Point limite

de Sidney Lumet, 1964, ****

Début 1964, les Américains avaient le plai­sir de décou­vrir un film com­plè­te­ment fou : Docteur Folamour, ou com­ment j’ai appris à ne plus m’en faire et à aimer la bombe. Cette satire extrê­me­ment grin­çante repo­sait sur l’i­dée qu’un taré amé­ri­cain lan­çait une attaque nucléaire contre l’URSS et que les Américains encore sains d’es­prit ten­taient de le stop­per en col­la­bo­ra­tion avec les Russes, afin d’é­vi­ter l’es­ca­lade des réponses jus­qu’à l’a­po­ca­lypse planétaire.

Fin 1964, les Américains n’a­vaient donc peut-être plus trop le goût pour regar­der un film sur les ripostes auto­ma­tiques et la des­truc­tion mutuelle assu­rée. C’est dom­mage, parce que c’est pré­ci­sé­ment le thème adop­té par Sidney Lumet.

Bon, nos avions sont là et là, on va pouvoir les ramener… - photo Columbia Pictures
Bon, nos avions sont là et là, on va pou­voir les rame­ner… — pho­to Columbia Pictures

Sauf que Lumet n’a pas du tout l’in­ten­tion de plai­san­ter. Il part d’un roman sérieux (Kubrick aus­si, mais lui l’a­vait tota­le­ment retour­né), et il sou­haite en gar­der toute la dimen­sion tra­gique, la ten­sion dra­ma­tique et le réa­lisme tech­nique. C’est un pro­blème infor­ma­tique qui envoie à une patrouille de bom­bar­diers l’ordre d’at­ta­quer Moscou, et tous les évé­ne­ments qui suivent sont logiques, sobres et tendus.

Malgré quelques scènes exté­rieures, le film reprend la logique du huis-clos : tout ou presque se passe dans une pièce d’é­tat-major et dans la salle de crise pré­si­den­tielle. Il repose essen­tiel­le­ment sur ses acteurs, qu’ils soient visibles ou mas­qués (les Soviétiques ne sont là qu’à tra­vers le télé­phone), et sur des dia­logues extrê­me­ment soi­gnés ; mais cette recette est par­fai­te­ment maî­tri­sée (après tout, Lumet a été nom­mé aux Oscars pour son tout pre­mier film, un huis-clos bap­ti­sé Douze hommes en colère) et les inter­pré­ta­tions éco­nomes en sen­ti­ments ren­forcent l’â­pre­té de l’œuvre.

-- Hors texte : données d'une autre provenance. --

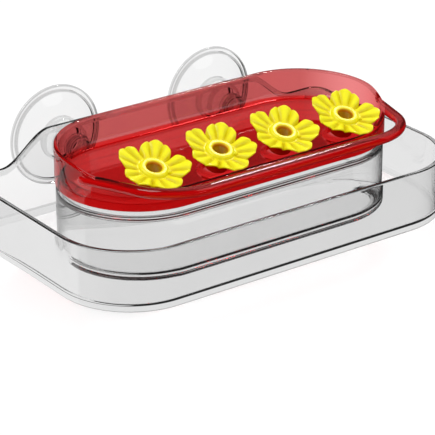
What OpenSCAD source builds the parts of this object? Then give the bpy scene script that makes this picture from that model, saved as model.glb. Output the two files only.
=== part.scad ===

Un président, un traducteur, un téléphone rouge. - photo Columbia Pictures
Un pré­sident, un tra­duc­teur, un télé­phone rouge. — pho­to Columbia Pictures

Dur comme la pointe avant d’un B‑58, impla­cable comme l’en­chaî­ne­ment des pro­cé­dures mili­taires, Point limite pro­gresse régu­liè­re­ment en éli­mi­nant peu à peu les vagues espoirs de ses per­son­nages, qui sentent se refer­mer un piège et savent que, du fond de leur bun­ker, ils auront la mal­chance d’y survivre.

Plaidoyer impi­toyable pour le contrôle non seule­ment des armes, mais aus­si et sur­tout des auto­ma­tismes char­gés de les déli­vrer, c’est un exemple pré­coce de science-fic­tion scep­tique, un thril­ler angois­sant par­fai­te­ment mené, et une œuvre noire qui ne fait aucun cadeau. C’est exac­te­ment le contraire de Docteur Folamour, ou com­ment j’ai appris à ne plus m’en faire et à aimer la bombe, mais c’est tout aus­si fort et incon­tour­nable — ce sont en fait les deux faces d’une même pièce.